Patrizia Laquidara è una delle artiste più raffinate e dotate del panorama nazionale. Nel corso della sua carriera ha inciso 5 album, vinto innumerevoli premi e collaborato con musicisti di fama internazionale tra cui anche Ian Anderson dei Jethro Tull. Il suo brano “Noite e luar” è stato incluso nella colonna sonora del film “Manuale d’amore” di Giovanni Veronesi. Una carriera e un ritorno simili sono chiari sintomi delle doti della Laquidara che venerdì 25 Gennaio, presenterà il suo ultimo album “C’è qui qualcosa che ti riguarda” al Folk Club di Torino, con la sua band. Abbiamo fatto due chiacchiere con lei e parlato di musica e del ruolo dell’arte e degli artisti oggi.

Parlaci del tuo ultimo disco “C’è qui qualcosa per te”. Come sei arrivata a questo disco?

E’ stato un percorso naturale. Per molti anni mi sono concentrata sull’aspetto live, facendo molti concerti. Ad un certo punto mi ho avvertito forte la necessità di incidere un nuovo album con le canzoni scritte. E’ una scelta un po’ controcorrente visti i tempi che corrono. Rispetto al precedente “Il canto dell’anguana” (N.d.r. Premio Tenco come miglior album dialettale nel 2011), ho ripreso la mia strada verso una forma di espressione più diretta, utilizzando la lingua italiana.

Venerdì sera suonerai al Folk Club di Torino e nei giorni successivi terrai anche un seminario. Da dove nasce la voglia di insegnare?

Non mi vedo proprio come un’insegnate. Ad ogni modo, come ti dicevo, ho avuto modo di fare molti live nel corso della mia carriera e di accumulare molte esperienze. Diverse persone mi continuavano a dire che avrei potuto insegnare e infine mi sono decisa a dar loro ascolto. Più che a una lezione, mi piace vedere questi incontri come un momento in cui posso condividere molte cose imparate con altre persone.

Quali sono i maggiori cambiamenti che hai notato dai tuoi esordi ad oggi?

Beh intanto bisogna dire che è cambiato il mondo, quindi è cambiato tutto quello che è la musica e il modo in cui ne si fruisce. Oggi non c’è più chi è pronto a investire su di te. Da un lato è un discorso positivo perché io, ad esempio, ho avuto modo di lanciare una campagna crowdfunding per il mio disco e con quei proventi, mi sono garantita un’indipendenza artistica che magari una major non mi avrebbe concesso. Resta il fatto che però in passato, esistevano figure e forme contrattuali che permettevano una crescita, cosa che oggi non avviene più.

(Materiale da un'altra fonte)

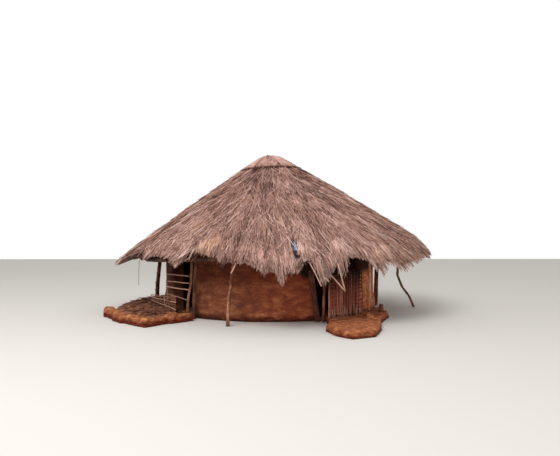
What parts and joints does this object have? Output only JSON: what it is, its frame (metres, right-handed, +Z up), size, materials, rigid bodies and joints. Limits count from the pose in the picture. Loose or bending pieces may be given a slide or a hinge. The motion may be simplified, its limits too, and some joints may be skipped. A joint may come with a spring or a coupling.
{
  "type": "round earth-walled hut with conical grass roof",
  "caption": "Round hut with beaten earth walls, a conical grass roof on crooked poles, a stick fence, a woven stick screen and raised earth stoops.",
  "frame": {"origin": "centre of the round wall, on the ground", "axes": "+Z up, -Y towards the front with both visible doorways, +X to the right seen from the front"},
  "size_m": [7.2321, 7.7798, 3.6206],
  "materials": {
    "earth_wall": "rough dried mud, cracked",
    "beaten_earth": "trodden dusty earth",
    "thatch": "weathered grey-brown grass straw",
    "weathered_wood": "dark weathered bark",
    "pale_wood": "pale dry peeled wood",
    "blue_plastic": "faded blue plastic",
    "bark_rope": "dark twisted bark rope"
  },
  "bodies": {
    "root": {"front_wall": "earth_wall", "right_wall": "earth_wall", "rear_right_wall": "earth_wall", "rear_wall": "earth_wall", "left_wall": "earth_wall", "left_door_head": "weathered_wood", "right_door_head": "weathered_wood", "earth_floor": "beaten_earth", "left_threshold": "beaten_earth", "right_threshold": "beaten_earth", "left_bank": "beaten_earth", "left_kerb": "beaten_earth", "right_step": "beaten_earth", "step_clods": "beaten_earth", "stump": "weathered_wood", "ring_beam": "weathered_wood", "eave_beam": "weathered_wood", "laths": "pale_wood", "crown_ring": "weathered_wood", "right_rafters": "pale_wood", "rear_rafters": "pale_wood", "left_rafters": "pale_wood", "front_rafters": "pale_wood", "eave_thatch": "thatch", "lower_thatch": "thatch", "upper_thatch": "thatch", "cap_thatch": "thatch", "cap_tie": "bark_rope", "front_left_post": "pale_wood", "front_right_post": "pale_wood", "left_post": "weathered_wood", "doorway_post": "weathered_wood", "doorway_prop": "pale_wood", "forked_post": "pale_wood", "right_post": "weathered_wood", "leaning_prop": "weathered_wood", "rear_post_1": "weathered_wood", "rear_post_2": "pale_wood", "rear_post_3": "weathered_wood", "rear_post_4": "pale_wood", "leaning_board": "weathered_wood", "stick_fence": "pale_wood", "door_rails": "pale_wood", "woven_screen": "pale_wood", "blue_strip": "blue_plastic"}
  },
  "joints": []
}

Come vivi il rapporto con i social?

Sono certamente un mezzo utile. Oggi un artista può praticamente farsi da ufficio stampa da solo, cosa che in passato era impensabile. Dall’altra parte io stessa mi rendo conto che è facile cadere nel vortice e questo distoglie dal compito di un artista, che è quello di cercare la bellezza e di proporla. A volte mi accorgo di dover investire un’ora del mio tempo solo per scrivere un post. A volte sarebbe bello avere più tempo per concentrarsi su quello che è il vero lavoro di un artista.

Cosa ne pensi dell’attuale scena indie? Ti riconosci nella definizione di artista indipendente?

A dirla tutta ce l’ho un po’ con questa scena indie. A volte faccio fatica a capire di cosa parli. Mi sembra che oggi “indie” abbia un significato legato a un certo modo di fare musica e di esprimere concetti. Come se si trattasse di un genere musicale. Un artista dovrebbe occuparsi di lanciare un messaggio che abbia un senso. Dovrebbe vivere secondo una coerenza artistica e cercare di esprimere e cercare la bellezza. Personalmente credo di avere fatto un percorso molto indipendente a livello artistico.

Cosa ne pensi dei talent show?

Sono certamente una vetrina. Guardandoli ho notato che spesso all’interno di questi show vi sono dei grandissimi talenti. Dipende solo dove si vuole arrivare e con quale percorso. Da un lato possono essere molto utili ad imporre un personaggio, dall’altro bisogna poi vedere chi riesce a restare in gioco una volta finita quella parentesi.